Telemetry Data Pipeline | Spark Practical Scenarios
← All Scenarios

Processing Multi-Folder IoT Telemetry.

Integrating asynchronous sensor metrics and device events into a unified Delta Lake architecture.

An IoT platform emits data into two distinct S3 hierarchies: raw/metrics (sensor readings) and raw/events (system logs). The metrics contain high-precision nested JSON, while events are flat strings. Because sensors and logs record at slightly different times, we must implement a Time-Windowed Join to associate a sensor's temperature with the device's state at that moment.

Metrics (JSON Payload)
device_id: DEV_01, payload: {"temp": 23.55, "status": {"error": "none", "ts": "2026-01-27T21:30:05Z"}}
Events (String Logs)
device_id: DEV_01, event_type: "REBOOT", log_ts: "2026-01-27T21:30:10Z"

We define a strict schema for the metrics to handle Decimal(10,2) types, ensuring sensor precision is preserved without floating-point errors.

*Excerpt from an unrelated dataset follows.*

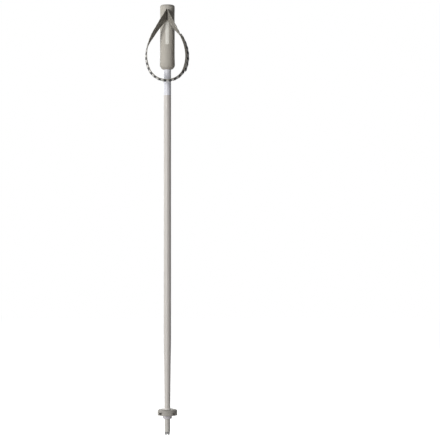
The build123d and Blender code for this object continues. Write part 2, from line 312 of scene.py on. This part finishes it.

from pyspark.sql.functions import *
from pyspark.sql.types import *

# Define Schema for Nested Metrics
metric_schema = StructType([
    StructField("temp", DecimalType(10,2)),
    StructField("status", StructType([
        StructField("error", StringType()),
        StructField("ts", TimestampType())
    ]))
])

# Process Metrics
df_metrics = spark.read.parquet("s3://bucket/raw/metrics/*") \
    .withColumn("data", from_json(col("payload"), metric_schema)) \
    .select("device_id", 
            col("data.temp").alias("temperature"),
            col("data.status.error").alias("error_code"),
            col("data.status.ts").alias("metric_ts")) \
    .na.fill({"temperature": 0.0, "error_code": "unknown"})
    

Event logs often have inconsistent timestamp formats. We use regexp_replace to clean the strings before casting to the standard Timestamp type.

# Process Events
df_events = spark.read.parquet("s3://bucket/raw/events/*") \
    .withColumn("event_ts", to_timestamp(col("log_ts"))) \
    .filter(col("device_id").isNotNull()) \
    .select("device_id", "event_type", "event_ts")
    

In IoT, metrics and events rarely have identical timestamps. We join on device_id and apply a 60-second window constraint to find the closest event for every metric reading.

# Perform Time-Windowed Left Join
df_integrated = df_metrics.join(
    df_events,
    (df_metrics.device_id == df_events.device_id) & 
    (abs(unix_timestamp(df_metrics.metric_ts) - unix_timestamp(df_events.event_ts)) < 60),
    "left"
).drop(df_events.device_id)
    

First, we dump "Processed" Parquet to S3 for long-term storage compatibility. Then, we use MERGE INTO in Unity Catalog to ensure we don't insert duplicate telemetry rows if a job is retried.

# Intermediate Write (S3)
df_integrated.write.mode("overwrite").parquet("s3://bucket/processed/telemetry_cleaned/")

# Final Upsert into Delta Lake (Unity Catalog)
# Assuming 'telemetry_final' is a Delta table partitioned by date
spark.read.parquet("s3://bucket/processed/telemetry_cleaned/") \
    .createOrReplaceTempView("source_view")

spark.sql("""
    MERGE INTO main.iot_catalog.telemetry_final AS target
    USING source_view AS source
    ON target.device_id = source.device_id AND target.metric_ts = source.metric_ts
    WHEN MATCHED THEN UPDATE SET *
    WHEN NOT MATCHED THEN INSERT *
""")
    
Q: Why use DecimalType(10,2) instead of DoubleType for sensor readings? DoubleType is a floating-point number which can lead to precision loss during aggregations (e.g., 23.55 becomes 23.549999). DecimalType is fixed-point and is mandatory for financial and scientific telemetry where accuracy is non-negotiable.
Q: How does Unity Catalog improve this pipeline? Unity Catalog provides a centralized governance layer. It allows us to apply Column-level security (e.g., masking device_id for certain users) and provides Data Lineage, so we can trace exactly which S3 Parquet file generated a specific Delta Lake record.
Q: What is the performance impact of the abs(timestamp_diff) join? This is a Non-Equi Join. In standard Spark, this can cause a Cartesian Product. However, because we include device_id in the join condition, Spark can still use a SortMergeJoin or BroadcastJoin, drastically limiting the search space.